The Wolf Among Us. This film has lasted for me not just because of the caliber of filmmaker, the cast, or the technical accomplishments, but also because of how much it had to say about America after its release. In 2013, we were comfortable laughing at this fugazi-slinging huckster from Queens; in 2016, one found his way into the White House. Though he faces a similar slew of legal troubles, has evaded punishment and continues to hold the sheep in his thrall – even if he is found guilty, rich people don’t go to prison like everyone else. In terms of Hollywood, 2013 feels like a far more innocent time for the business; Netflix had just started producing its own content on its streaming platform (a word we were just beginning to understand), but the Silicon Valley incursion into cinema wasn’t really upon us in a way we could understand. However, the following 10 years would go to show that stockholder value would drive the interests not just of the tech companies inserting themselves, but also of the legacy studios and every company that launched its own streaming service.

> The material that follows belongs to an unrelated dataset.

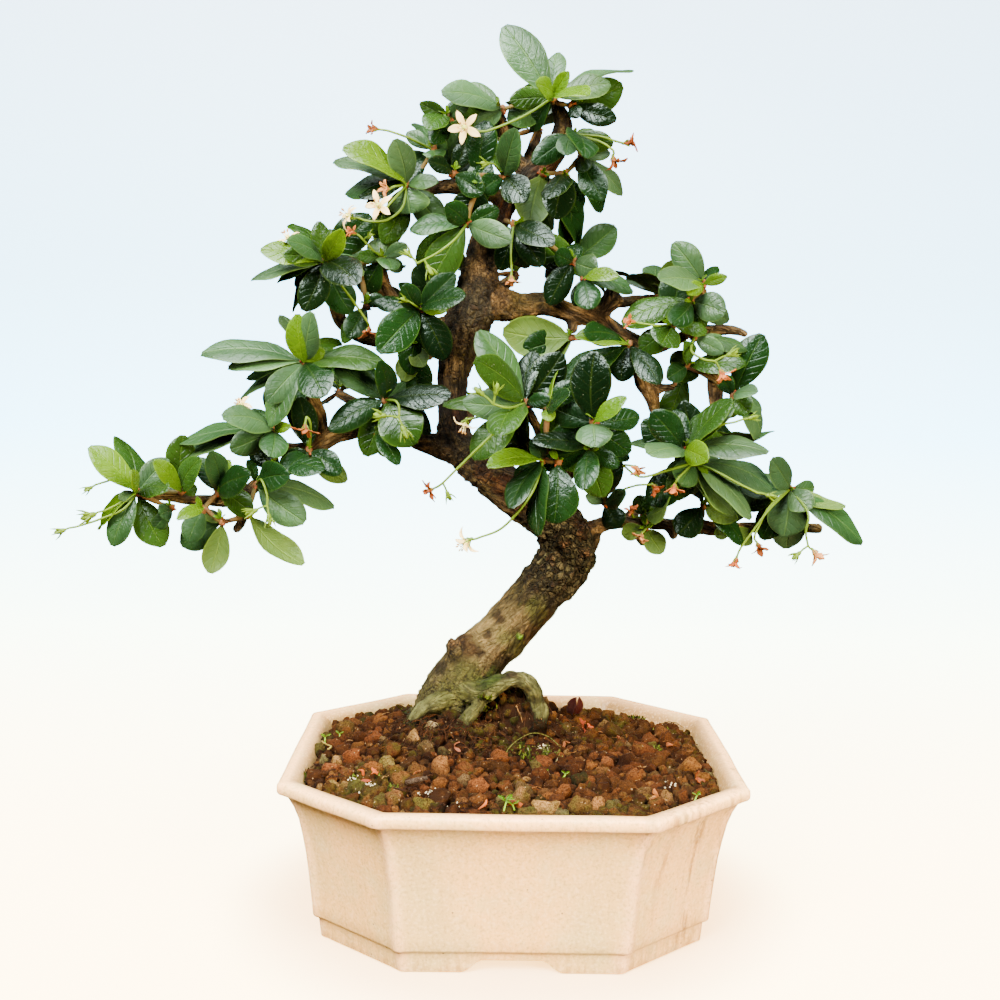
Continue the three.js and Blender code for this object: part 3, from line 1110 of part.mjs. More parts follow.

Just last week, the CFO of Warner Bros. hinted that there might be fewer titles available because only a small number drive engagement – in other words, they’ll sell or scrap their properties for money, irrespective of their artistic merit, which is much easier when it’s all “content”.


If they’re masterpieces, then they’re “real”, and if they’re “real”, you can’t succeed in your mission: to move money from their pocket to yours.